WORK INSTRUCTIONS
Please print all of the material below, word for word.

▽

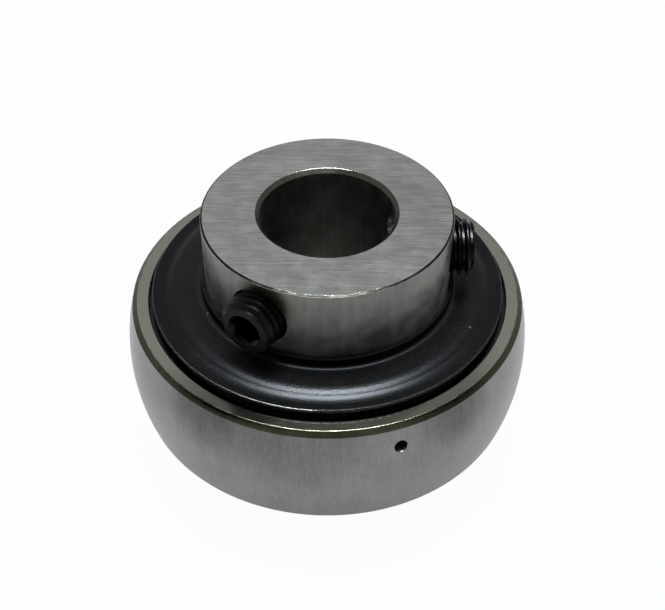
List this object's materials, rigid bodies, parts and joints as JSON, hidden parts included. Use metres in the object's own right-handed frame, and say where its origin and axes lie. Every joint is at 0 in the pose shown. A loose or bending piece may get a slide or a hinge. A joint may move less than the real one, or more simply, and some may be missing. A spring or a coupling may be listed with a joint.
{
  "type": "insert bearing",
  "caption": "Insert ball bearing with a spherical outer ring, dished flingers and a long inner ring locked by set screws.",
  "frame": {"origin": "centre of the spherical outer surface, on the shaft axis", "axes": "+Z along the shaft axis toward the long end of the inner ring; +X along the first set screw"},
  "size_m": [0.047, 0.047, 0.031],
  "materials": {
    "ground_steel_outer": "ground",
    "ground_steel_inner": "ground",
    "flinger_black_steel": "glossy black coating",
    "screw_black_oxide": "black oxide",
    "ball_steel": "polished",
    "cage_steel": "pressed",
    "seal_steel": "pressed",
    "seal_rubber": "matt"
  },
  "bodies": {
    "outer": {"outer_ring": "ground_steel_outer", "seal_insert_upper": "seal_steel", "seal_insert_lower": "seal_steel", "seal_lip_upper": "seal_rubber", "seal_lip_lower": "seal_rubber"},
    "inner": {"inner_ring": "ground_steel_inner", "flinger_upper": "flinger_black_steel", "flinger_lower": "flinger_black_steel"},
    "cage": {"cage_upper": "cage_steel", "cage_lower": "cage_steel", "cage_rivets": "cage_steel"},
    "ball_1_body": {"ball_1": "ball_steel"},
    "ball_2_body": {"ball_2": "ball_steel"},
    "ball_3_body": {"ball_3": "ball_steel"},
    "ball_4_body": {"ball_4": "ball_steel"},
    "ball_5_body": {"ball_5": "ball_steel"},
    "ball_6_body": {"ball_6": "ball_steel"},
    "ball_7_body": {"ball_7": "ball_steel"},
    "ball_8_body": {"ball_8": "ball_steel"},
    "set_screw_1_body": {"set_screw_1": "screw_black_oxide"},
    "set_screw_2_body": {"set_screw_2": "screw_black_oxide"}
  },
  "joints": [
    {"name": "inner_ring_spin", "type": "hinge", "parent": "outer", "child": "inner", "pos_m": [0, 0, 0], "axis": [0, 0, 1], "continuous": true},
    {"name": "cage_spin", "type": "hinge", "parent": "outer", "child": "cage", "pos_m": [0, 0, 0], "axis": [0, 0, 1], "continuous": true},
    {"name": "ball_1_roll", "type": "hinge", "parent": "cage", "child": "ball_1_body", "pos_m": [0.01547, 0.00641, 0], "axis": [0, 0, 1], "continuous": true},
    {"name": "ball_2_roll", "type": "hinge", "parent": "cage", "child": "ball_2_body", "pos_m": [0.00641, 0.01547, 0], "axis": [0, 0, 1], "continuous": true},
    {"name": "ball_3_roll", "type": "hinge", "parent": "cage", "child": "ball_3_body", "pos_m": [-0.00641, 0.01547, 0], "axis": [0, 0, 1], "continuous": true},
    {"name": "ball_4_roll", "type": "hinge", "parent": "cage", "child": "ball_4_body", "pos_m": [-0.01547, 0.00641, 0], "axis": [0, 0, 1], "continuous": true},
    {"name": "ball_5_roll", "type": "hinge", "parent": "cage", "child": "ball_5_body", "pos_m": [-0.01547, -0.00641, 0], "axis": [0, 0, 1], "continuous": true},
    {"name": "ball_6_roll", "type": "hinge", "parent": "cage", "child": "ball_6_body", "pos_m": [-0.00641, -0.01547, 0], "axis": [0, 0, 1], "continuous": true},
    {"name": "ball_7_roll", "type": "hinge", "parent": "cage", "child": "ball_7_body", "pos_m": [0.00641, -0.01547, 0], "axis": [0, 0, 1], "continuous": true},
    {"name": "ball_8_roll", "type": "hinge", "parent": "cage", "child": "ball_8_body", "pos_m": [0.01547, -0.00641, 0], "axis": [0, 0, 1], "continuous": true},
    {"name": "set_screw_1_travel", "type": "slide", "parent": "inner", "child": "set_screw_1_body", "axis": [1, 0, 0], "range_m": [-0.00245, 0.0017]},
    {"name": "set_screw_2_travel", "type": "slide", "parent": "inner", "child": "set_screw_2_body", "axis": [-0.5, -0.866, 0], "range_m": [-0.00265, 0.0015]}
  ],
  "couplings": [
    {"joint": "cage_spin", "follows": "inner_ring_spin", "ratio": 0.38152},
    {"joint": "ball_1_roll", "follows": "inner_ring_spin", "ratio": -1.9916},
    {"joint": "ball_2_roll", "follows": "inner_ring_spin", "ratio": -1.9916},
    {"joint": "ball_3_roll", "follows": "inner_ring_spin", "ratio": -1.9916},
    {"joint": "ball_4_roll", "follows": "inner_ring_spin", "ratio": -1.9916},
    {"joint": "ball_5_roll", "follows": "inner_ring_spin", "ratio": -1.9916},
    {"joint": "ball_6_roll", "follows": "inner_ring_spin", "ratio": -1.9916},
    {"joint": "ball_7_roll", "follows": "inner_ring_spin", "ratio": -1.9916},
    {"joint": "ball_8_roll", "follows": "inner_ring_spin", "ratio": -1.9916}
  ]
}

△

WRITTEN ANSWER
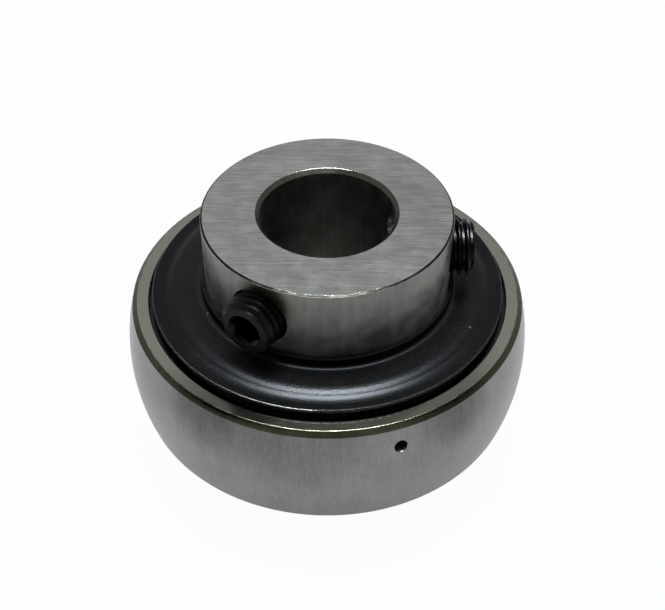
List this object's materials, rigid bodies, parts and joints as JSON, hidden parts included. Use metres in the object's own right-handed frame, and say where its origin and axes lie. Every joint is at 0 in the pose shown. A loose or bending piece may get a slide or a hinge. A joint may move less than the real one, or more simply, and some may be missing. A spring or a coupling may be listed with a joint.
{
  "type": "insert bearing",
  "caption": "Insert ball bearing with a spherical outer ring, dished flingers and a long inner ring locked by set screws.",
  "frame": {"origin": "centre of the spherical outer surface, on the shaft axis", "axes": "+Z along the shaft axis toward the long end of the inner ring; +X along the first set screw"},
  "size_m": [0.047, 0.047, 0.031],
  "materials": {
    "ground_steel_outer": "ground",
    "ground_steel_inner": "ground",
    "flinger_black_steel": "glossy black coating",
    "screw_black_oxide": "black oxide",
    "ball_steel": "polished",
    "cage_steel": "pressed",
    "seal_steel": "pressed",
    "seal_rubber": "matt"
  },
  "bodies": {
    "outer": {"outer_ring": "ground_steel_outer", "seal_insert_upper": "seal_steel", "seal_insert_lower": "seal_steel", "seal_lip_upper": "seal_rubber", "seal_lip_lower": "seal_rubber"},
    "inner": {"inner_ring": "ground_steel_inner", "flinger_upper": "flinger_black_steel", "flinger_lower": "flinger_black_steel"},
    "cage": {"cage_upper": "cage_steel", "cage_lower": "cage_steel", "cage_rivets": "cage_steel"},
    "ball_1_body": {"ball_1": "ball_steel"},
    "ball_2_body": {"ball_2": "ball_steel"},
    "ball_3_body": {"ball_3": "ball_steel"},
    "ball_4_body": {"ball_4": "ball_steel"},
    "ball_5_body": {"ball_5": "ball_steel"},
    "ball_6_body": {"ball_6": "ball_steel"},
    "ball_7_body": {"ball_7": "ball_steel"},
    "ball_8_body": {"ball_8": "ball_steel"},
    "set_screw_1_body": {"set_screw_1": "screw_black_oxide"},
    "set_screw_2_body": {"set_screw_2": "screw_black_oxide"}
  },
  "joints": [
    {"name": "inner_ring_spin", "type": "hinge", "parent": "outer", "child": "inner", "pos_m": [0, 0, 0], "axis": [0, 0, 1], "continuous": true},
    {"name": "cage_spin", "type": "hinge", "parent": "outer", "child": "cage", "pos_m": [0, 0, 0], "axis": [0, 0, 1], "continuous": true},
    {"name": "ball_1_roll", "type": "hinge", "parent": "cage", "child": "ball_1_body", "pos_m": [0.01547, 0.00641, 0], "axis": [0, 0, 1], "continuous": true},
    {"name": "ball_2_roll", "type": "hinge", "parent": "cage", "child": "ball_2_body", "pos_m": [0.00641, 0.01547, 0], "axis": [0, 0, 1], "continuous": true},
    {"name": "ball_3_roll", "type": "hinge", "parent": "cage", "child": "ball_3_body", "pos_m": [-0.00641, 0.01547, 0], "axis": [0, 0, 1], "continuous": true},
    {"name": "ball_4_roll", "type": "hinge", "parent": "cage", "child": "ball_4_body", "pos_m": [-0.01547, 0.00641, 0], "axis": [0, 0, 1], "continuous": true},
    {"name": "ball_5_roll", "type": "hinge", "parent": "cage", "child": "ball_5_body", "pos_m": [-0.01547, -0.00641, 0], "axis": [0, 0, 1], "continuous": true},
    {"name": "ball_6_roll", "type": "hinge", "parent": "cage", "child": "ball_6_body", "pos_m": [-0.00641, -0.01547, 0], "axis": [0, 0, 1], "continuous": true},
    {"name": "ball_7_roll", "type": "hinge", "parent": "cage", "child": "ball_7_body", "pos_m": [0.00641, -0.01547, 0], "axis": [0, 0, 1], "continuous": true},
    {"name": "ball_8_roll", "type": "hinge", "parent": "cage", "child": "ball_8_body", "pos_m": [0.01547, -0.00641, 0], "axis": [0, 0, 1], "continuous": true},
    {"name": "set_screw_1_travel", "type": "slide", "parent": "inner", "child": "set_screw_1_body", "axis": [1, 0, 0], "range_m": [-0.00245, 0.0017]},
    {"name": "set_screw_2_travel", "type": "slide", "parent": "inner", "child": "set_screw_2_body", "axis": [-0.5, -0.866, 0], "range_m": [-0.00265, 0.0015]}
  ],
  "couplings": [
    {"joint": "cage_spin", "follows": "inner_ring_spin", "ratio": 0.38152},
    {"joint": "ball_1_roll", "follows": "inner_ring_spin", "ratio": -1.9916},
    {"joint": "ball_2_roll", "follows": "inner_ring_spin", "ratio": -1.9916},
    {"joint": "ball_3_roll", "follows": "inner_ring_spin", "ratio": -1.9916},
    {"joint": "ball_4_roll", "follows": "inner_ring_spin", "ratio": -1.9916},
    {"joint": "ball_5_roll", "follows": "inner_ring_spin", "ratio": -1.9916},
    {"joint": "ball_6_roll", "follows": "inner_ring_spin", "ratio": -1.9916},
    {"joint": "ball_7_roll", "follows": "inner_ring_spin", "ratio": -1.9916},
    {"joint": "ball_8_roll", "follows": "inner_ring_spin", "ratio": -1.9916}
  ]
}